Whether this promise will ever be fulfilled is hotly debated among scientists.

“Useful energy production from miniature fusion explosions still faces enormous engineering challenges, and we don’t know if those challenges can be overcome,” said Ian Hutchinson, a professor of nuclear science and engineering at MIT (Massachusetts Institute of Technology).

Scientists will now focus on finding more practical and affordable ways to recreate the thermonuclear reaction that powers the Sun. In the core of the Sun, the enormous pressure forces the hydrogen nuclei to gather together. They combine to create helium and other light elements, turning part of the mass into energy.

This is such an efficient way of producing energy that it has allowed the Sun to burn at a constant rate for many billions of years, long enough for life to appear and develop on our sun-warmed planet some 93 million kilometers away.

Nuclear fusion also allows hydrogen bombs to cause extremely powerful explosions. Such thermonuclear bombs are much more powerful than atomic bombs, which use nuclear fission, and in which atoms split rather than fuse.

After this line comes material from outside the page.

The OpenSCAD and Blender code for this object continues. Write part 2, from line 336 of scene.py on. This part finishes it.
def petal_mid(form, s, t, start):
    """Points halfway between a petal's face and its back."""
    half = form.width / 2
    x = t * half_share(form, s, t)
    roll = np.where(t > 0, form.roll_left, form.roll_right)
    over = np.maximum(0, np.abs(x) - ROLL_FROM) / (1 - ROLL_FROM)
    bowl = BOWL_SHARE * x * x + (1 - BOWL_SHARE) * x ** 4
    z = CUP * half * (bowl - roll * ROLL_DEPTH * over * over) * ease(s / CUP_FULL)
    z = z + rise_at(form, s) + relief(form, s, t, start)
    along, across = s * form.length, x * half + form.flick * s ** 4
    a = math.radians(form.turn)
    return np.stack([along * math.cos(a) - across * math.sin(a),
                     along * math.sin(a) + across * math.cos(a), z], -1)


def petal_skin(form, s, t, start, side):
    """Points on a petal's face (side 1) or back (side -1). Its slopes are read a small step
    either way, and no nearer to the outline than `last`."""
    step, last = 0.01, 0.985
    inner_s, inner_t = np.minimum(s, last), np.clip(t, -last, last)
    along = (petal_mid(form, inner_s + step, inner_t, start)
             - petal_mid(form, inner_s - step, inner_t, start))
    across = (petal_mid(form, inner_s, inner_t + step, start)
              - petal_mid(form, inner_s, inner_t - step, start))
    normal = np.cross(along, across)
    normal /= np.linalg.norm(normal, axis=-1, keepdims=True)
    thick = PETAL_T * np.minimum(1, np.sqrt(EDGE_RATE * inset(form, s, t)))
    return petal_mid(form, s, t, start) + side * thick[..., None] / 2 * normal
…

The peaceful use of nuclear fusion has been a technological goal for decades. Experimental fusion reactors heat plasma — free electrons and atomic nuclei — to temperatures in excess of 100 million degrees Celsius, hotter than the Sun’s core.

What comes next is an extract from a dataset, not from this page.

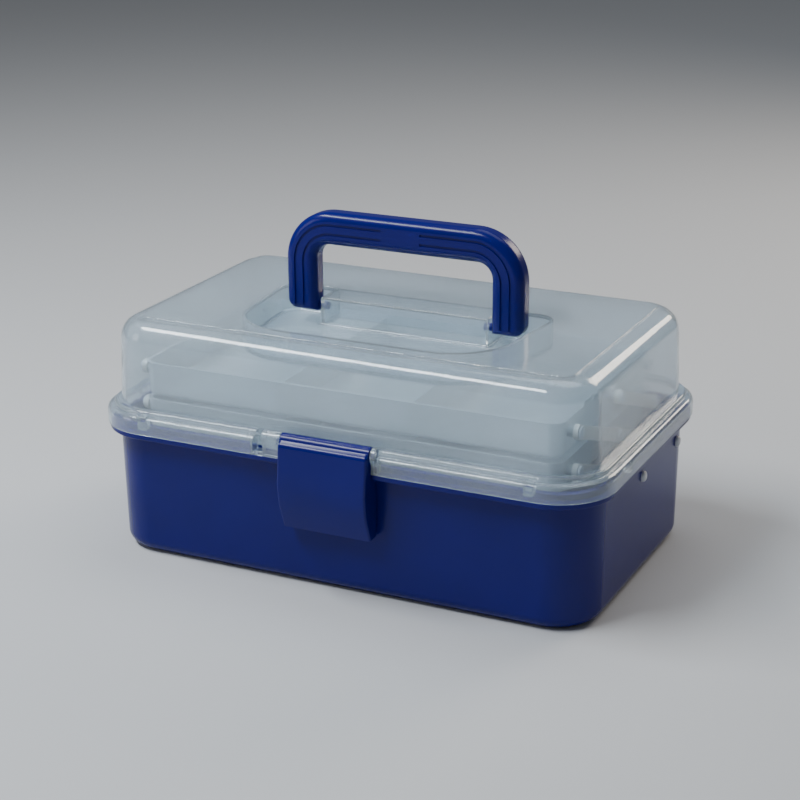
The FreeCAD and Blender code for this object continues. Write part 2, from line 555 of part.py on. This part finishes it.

The next step is to contain this hot plasma in a tiny space where the atomic particles can potentially undergo a fusion reaction. This can be done in a variety of ways, as reflected in the various business plans of energy startups that hope to eventually harness fusion energy into the grid.

The history of research in the field of nuclear fusion is a history of gradual achievements and periodic disappointments.

It’s been a long and expensive job, largely funded by the US government as well as other governments, and there’s still a long way to go. A standard joke in the industry is that commercially available fusion power is always 20 years (or so) away.